I posted this on the quotes topic but anyway...

 

Revan: Look if you ****in beat this padawan long enough, he'll tell you who started the god damn Coruscant fire now that don't necessarily make it ****en so! Come on man think! (Reservior Dogs)

 

(Revan ignites his lightsaber and looks into the mirror and says)

 

You talkin' to me? You talkin' to me? You talkin' to me? Then who the hell else are you talkin' to? You talkin' to me? Well, I'm the only one here. Who do the **** do you think you're talking to? Oh, yeah? Ok. (Taxi Driver)

 

(Revan is asking Master Vrook some questions on Dantooine...)

 

Revan: What does Darth Malak look like?

Vrook: What?

Revan: What planet you from?

Vrook: What?

Revan: What ain't no planet I ever heard of!
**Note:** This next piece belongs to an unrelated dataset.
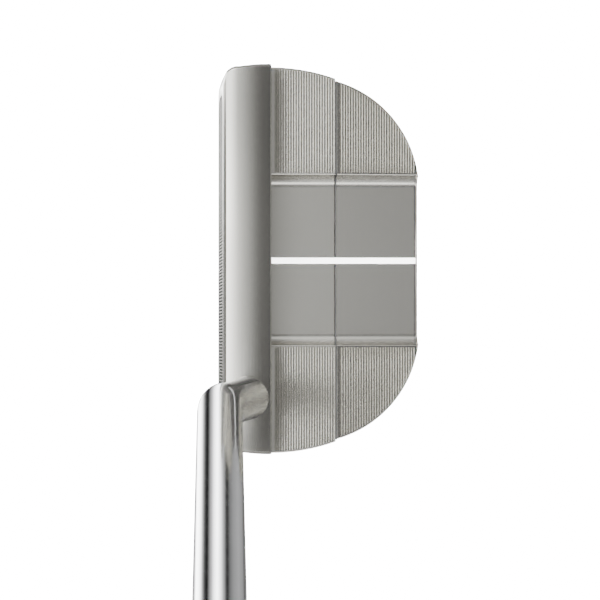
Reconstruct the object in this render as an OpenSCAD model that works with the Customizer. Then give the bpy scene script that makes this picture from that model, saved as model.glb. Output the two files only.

Do they speak Galactic Basic in What?

Vrook: What?

Revan: Galactic Basic mother****er do you speak it!

Vrook: Yes!

Revan: Then you know what I'm saying!

Vrook: Yes!

Revan: Describe what Darth Malak looks like!

Vrook: What, I-?

Revan: (pointing his lightsaber) Say what again. SAY WHAT AGAIN. I dare you, I double dare you, mother****er. Say what one more goddamn time.

Vrook: He's bald...

Revan: Does he look like a bitch?

Vrook: What?

(Revan cuts off Master Vandar's head)

Revan: DOES HE LOOK LIKE A BITCH?

Vrook: No!

Revan: Then why you try to **** him like a bitch, Vrook?

Vrook: I didn't.

Revan: Yes you did. Yes you did, Vrook. You tried to **** him. And Darth Malak don't like to be ****ed by anybody, except Carth Onasi.